To be more specific – you get 30 fps on the weaker versions of current-gen consoles (1080p on PS4 and 900p on Xbox One), while the buffed-up PS4 Pro and XOne X let you choose between 1800p @30 fps (Resolution Mode), or 1080p running at anything between 40 and 60 fps. So much for the technicalities. I played on the Pro for a while, and contemplated putting the console into the fridge – it was definitely building up some heat. The regular PS4, on the other hand, seemed to cope better with the challenge, but the framerate was noticeably dropping, even in menus, and particularly in the inventory. Because of this, you can pretty much forget split-screen, and the lags can effectively take any fun out of playing in a team of 3 or 4. But you can play if you really want to.

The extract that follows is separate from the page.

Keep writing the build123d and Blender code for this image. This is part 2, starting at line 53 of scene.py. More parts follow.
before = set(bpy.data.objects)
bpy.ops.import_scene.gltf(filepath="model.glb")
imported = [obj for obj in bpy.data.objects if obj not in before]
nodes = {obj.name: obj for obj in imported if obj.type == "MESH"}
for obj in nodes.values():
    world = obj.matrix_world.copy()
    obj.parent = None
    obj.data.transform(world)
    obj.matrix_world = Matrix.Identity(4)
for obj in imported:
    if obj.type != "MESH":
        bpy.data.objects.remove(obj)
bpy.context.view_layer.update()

There's but one conclusion: on the basic versions of consoles, Borderlands 3 is best enjoyed solo, or online with a friend.

When it comes to graphics, I don't have a problem with the cartoonish style, I can even bear with occasional object pop-ups, but watching the textures being constantly loaded was no fun. Each new location needs a while to cover the (rather poor) solids with details, and as you watch that, it's hard not to wonder if Gearbox will finally figure out cell-shading properly within the next decade. Sure, it's prettier than before (even with remasters considered) and more colorful (which works well for this game), but it's direct opponents include games like The Division, Destiny, or Anthem, so it's not really our fault we expect more – a steady framerate at the least.

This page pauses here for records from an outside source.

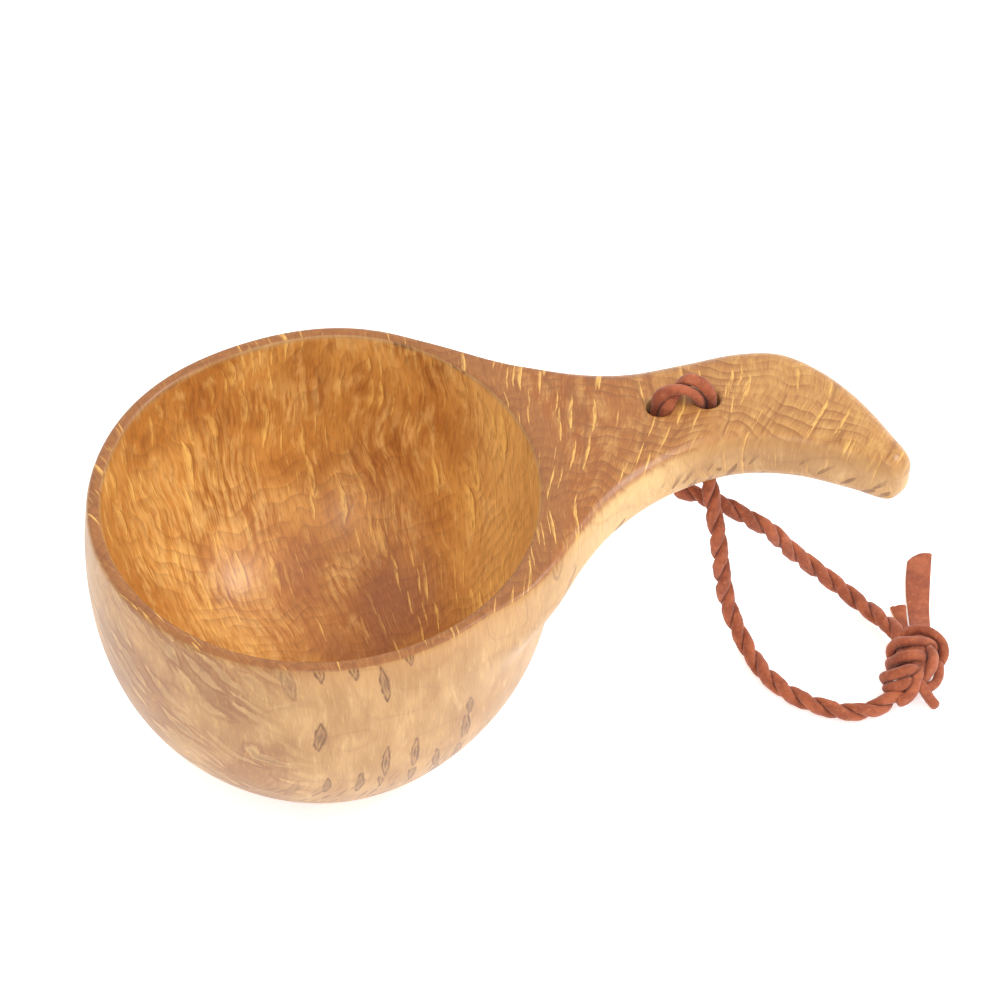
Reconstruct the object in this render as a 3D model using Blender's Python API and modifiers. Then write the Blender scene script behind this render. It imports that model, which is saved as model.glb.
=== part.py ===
"""Kuksa: a one-piece carved burl-birch drinking cup with a knotted two-ply leather lanyard.

Metres, +Z up. The origin is the centre of the flat foot, on the bowl's axis. The handle points
along +X and its tip hooks towards -Y. The lanyard's loop turns about the line through the lower
mouths of the two handle holes.
"""

import math

import bmesh
import bpy
from mathutils import Vector

# Driving dimensions
RIM_Z = 0.058
FOOT_RADIUS = 0.0275
RIM_OUTER_RADIUS = 0.0453
RIM_INNER_RADIUS = 0.0425
RIM_EDGE = 0.0010  # rounding of the rim's two edges
HOLLOW_FLOOR_Z = 0.0085
BOARD_THICKNESS = 0.014
UNDERSIDE_Z = RIM_Z - BOARD_THICKNESS
HOLE_RADIUS = 0.00275
HOLE_MOUTH = 0.0004  # how far a hole's mouth is eased
LACE_RADIUS = 0.00185  # two plies twisted together
TAIL_PLY_RADIUS = 0.0011
STRIP_THICKNESS = 0.0013
GAP = 0.0003  # between pieces that touch

BOWL_STEPS = 64
HOLE_STEPS = 24
HANDLE_RINGS_PER_SPAN = 2
CORNER_STEPS = 4

# The two holes through the handle, as (x, y)
HOLE_CENTRES = ((0.0667, 0.0228), (0.0770, 0.0253))
PIVOT_Z = UNDERSIDE_Z - LACE_RADIUS - GAP - 0.00005

# (radius, z) of the bowl's outside below the rim, and of its hollow, top to bottom
BOWL_OUTSIDE = (
    (0.0460, 0.0530),
    (0.0468, 0.0440),
    (0.0466, 0.0340),
    (0.0452, 0.0240),
    (0.0420, 0.0145),
    (0.0373, 0.0068),
    (0.0322, 0.0019),
    (FOOT_RADIUS, 0.0),
)
BOWL_HOLLOW = (
    (RIM_INNER_RADIUS, 0.0520),
    (0.0414, 0.0420),
    (0.0381, 0.0305),
    (0.0320, 0.0210),
    (0.0230, 0.0135),
    (0.0120, 0.0095),
    (0.0, HOLLOW_FLOOR_Z),
)

# Sections across the handle, bowl to tip:
# (far x, far y, near x, near y, underside z, top z, top edge radius, lower edge radius)
HANDLE_SECTIONS = (
    (0.0080, 0.0400, 0.0160, -0.0180, 0.0400, RIM_Z, 0.0010, 0.0040),
    (0.0180, 0.0418, 0.0350, -0.0275, 0.0400, RIM_Z, 0.0010, 0.0040),
    (0.0280, 0.0380, 0.0440, -0.0205, 0.0405, RIM_Z, 0.0014, 0.0045),
    (0.0390, 0.0345, 0.0495, -0.0130, 0.0415, RIM_Z, 0.0022, 0.0050),
    (0.0500, 0.0333, 0.0555, -0.0048, 0.0430, RIM_Z, 0.0032, 0.0055),
    (0.0580, 0.0338, 0.0620, 0.0022, UNDERSIDE_Z, RIM_Z, 0.0040, 0.0060),
    (0.0660, 0.0354, 0.0690, 0.0080, UNDERSIDE_Z, RIM_Z, 0.0042, 0.0060),
    (0.0750, 0.0380, 0.0775, 0.0124, UNDERSIDE_Z, RIM_Z, 0.0042, 0.0060),
    (0.0840, 0.0402, 0.0855, 0.0141, UNDERSIDE_Z, RIM_Z, 0.0042, 0.0060),
    (0.0920, 0.0400, 0.0930, 0.0137, UNDERSIDE_Z, RIM_Z, 0.0042, 0.0060),
    (0.1000, 0.0354, 0.0990, 0.0118, UNDERSIDE_Z, RIM_Z, 0.0042, 0.0060),
    (0.1068, 0.0282, 0.1045, 0.0098, UNDERSIDE_Z, RIM_Z, 0.0042, 0.0060),
    (0.1120, 0.0200, 0.1095, 0.0080, 0.0444, RIM_Z, 0.0040, 0.0050),
    (0.1144, 0.0158, 0.1121, 0.0071, 0.0451, RIM_Z, 0.0034, 0.0040),
    (0.1158, 0.0130, 0.1141, 0.0076, 0.0466, 0.0575, 0.0024, 0.0026),
    (0.1163, 0.0110, 0.1156, 0.0092, 0.0490, 0.0556, 0.0008, 0.0008),
)

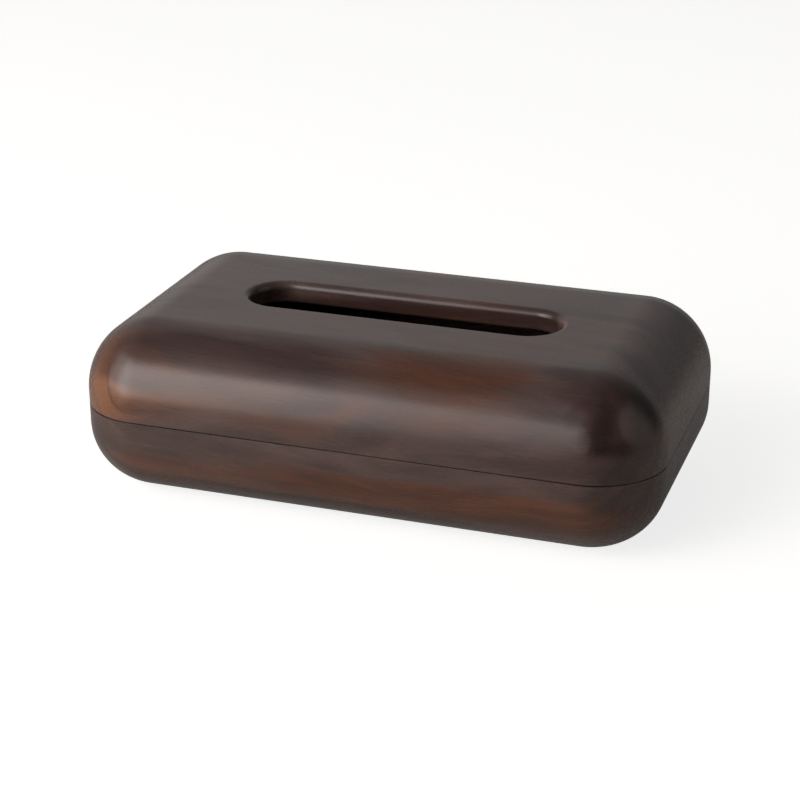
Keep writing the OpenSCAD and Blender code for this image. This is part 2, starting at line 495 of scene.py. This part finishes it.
camera_data = bpy.data.cameras.new("camera")
camera_data.lens = camera_data.sensor_width * FOCAL_PX / IMAGE_PX
camera = bpy.data.objects.new("camera", camera_data)
bpy.context.scene.collection.objects.link(camera)
back = Vector((math.sin(CAMERA_AZIMUTH) * math.cos(CAMERA_HEIGHT_ANGLE),
               -math.cos(CAMERA_AZIMUTH) * math.cos(CAMERA_HEIGHT_ANGLE), math.sin(CAMERA_HEIGHT_ANGLE)))
right = Vector((math.cos(CAMERA_AZIMUTH), math.sin(CAMERA_AZIMUTH), 0))
camera.matrix_world = Matrix.Translation(LOOK_AT + back * CAMERA_DISTANCE) @ Matrix(
    (right, back.cross(right), back)).transposed().to_4x4()
bpy.context.scene.camera = camera
print("camera at", [round(c / MM) for c in camera.matrix_world.translation], "mm,",
      "lens", round(camera_data.lens, 1), "mm")

# %% [markdown]
# ## Shader nodes in few words
# A finish is a tree of nodes. The small class below adds a node and links its inputs in one line, and a
# group is a tree that several materials share, with named sockets.

# %% Helpers for node trees
# A Mix node holds sockets for numbers, vectors and colours, and these are the ones for colours.
MIX_A, MIX_B, MIX_COLOUR = 6, 7, 2
# Nearly all of a noise texture's values lie between the first and the last of these.
NOISE_LOW, NOISE_MIDDLE, NOISE_HIGH = 0.3, 0.5, 0.7


class Nodes:
    """Adds nodes to a tree, and links or sets what is given for their inputs."""

    def __init__(self, tree):
        self.tree = tree
        tree.nodes.clear()

    def add(self, kind, inputs=None, **settings):
        """One node. Each input is given another node's output or a plain value."""
        node = self.tree.nodes.new(kind)
        for name, value in settings.items():
            setattr(node, name, value)
        for socket, value in (inputs or {}).items():
            if isinstance(value, bpy.types.NodeSocket):
                self.tree.links.new(value, node.inputs[socket])
            else:
                node.inputs[socket].default_value = value
        return node

    def math(self, operation, a, b=0.0):
        """An operation on two numbers."""
        return self.add("ShaderNodeMath", {0: a, 1: b}, operation=operation).outputs[0]

    def vector(self, operation, a, b=(0, 0, 0)):
        """An operation on two vectors, which gives a vector, a length or a dot product."""
        node = self.add("ShaderNodeVectorMath", {0: a, 1: b}, operation=operation)
        return node.outputs["Value" if operation in ("LENGTH", "DOT_PRODUCT") else "Vector"]

    def scaled(self, vector, factor):
        """A vector times a number."""
        return self.add("ShaderNodeVectorMath", {0: vector, "Scale": factor}, operation="SCALE").outputs[0]

    def weighted_sum(self, *terms):
        """The sum of values, each times its own weight."""
        total, *rest = [self.math("MULTIPLY", value, weight) for value, weight in terms]
        for term in rest:
            total = self.math("ADD", total, term)
        return total

    def product(self, *values):
        """The values multiplied with each other."""
        total, *rest = values
        for value in rest:
            total = self.math("MULTIPLY", total, value)
        return total

    def noise(self, place, detail=2.0, roughness=0.5):
        """A noise texture with one patch for each unit of the place."""
        inputs = {"Vector": place, "Scale": 1.0, "Detail": detail, "Roughness": roughness}
        return self.add("ShaderNodeTexNoise", inputs)

    def spread(self, value, low, high, to_low=0.0, to_high=1.0):
        """Takes low..high smoothly to to_low..to_high."""
        ends = {"Value": value, "From Min": low, "From Max": high, "To Min": to_low, "To Max": to_high}
        return self.add("ShaderNodeMapRange", ends, interpolation_type="SMOOTHSTEP").outputs["Result"]

    def spread_noise(self, value, to_low=0.0, to_high=1.0):
        """Takes the usual values of a noise to to_low..to_high."""
        return self.spread(value, NOISE_LOW, NOISE_HIGH, to_low, to_high)

    def blend(self, factor, a, b):
        """The colour a where factor is 0, and b where it is 1."""
        node = self.add("ShaderNodeMix", {"Factor": factor, MIX_A: a, MIX_B: b}, data_type="RGBA")
        return node.outputs[MIX_COLOUR]

    def group(self, shared, inputs):
        """The outputs of a node group that the builder shared has filled."""
        return self.add("ShaderNodeGroup", inputs, node_tree=shared.tree).outputs

    def link(self, output, socket):
        """Links an output to another node's input."""
        self.tree.links.new(output, socket)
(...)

What do you know about killing?

Since we've already started comparing, I have to admit that none of the titles mentioned above gave me so much fun as any installment of Borderlands – the third one included. I started by moaning a bit about the technicalities because these are some genuinely glaring issues – however, the game is otherwise fun as hell. The developer has bet on a brand new shooting model, and this can be felt with every pull of the trigger. Weapons clearly have weight and recoil, and most guns have alternative fire modes. A pistol can become a grenade launcher, a sniper rifle can also work as a shotgun; some weapons can also deal elemental damage.

DROP IT!

Borderlands 3 brings a myriad of diverse firearms. Special guns make a comeback – these are the guns that can't be reloaded, but are rather thrown away after emptying the clip, exploding like grenades. But the devs took it a step further. For example, there's a gun that turns into a stationary turret when you throw it away. Brilliant.

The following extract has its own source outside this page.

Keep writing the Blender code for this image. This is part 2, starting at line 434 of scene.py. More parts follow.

Naturally, the weapon is created randomly each time, and is characterized by special features depending on its brand. Tediore again provides guns that aren't reloaded, but rather thrown away. There's also the COV (Children of the Vault) gun – a weapon with guided bullets used by Atlas. Also, if you often use guns of the same manufacturer, you can count on a thank-you email and a unique gift!

The pure joy of regular shooting is somewhat spoiled by the more spongy enemies. I don't remember having to stuff so much led into some basic enemies at any stage of the earlier releases form the series.

This variety of weapons lets the player have more fun with gunplay, but also requires taking advantage of the scaled-up maps. I often had to look for new vantage points, which was not easy in a destructible environment. Fortunately, we're finally able to climb any platform and ledge. I didn't even realize how much I needed this feature!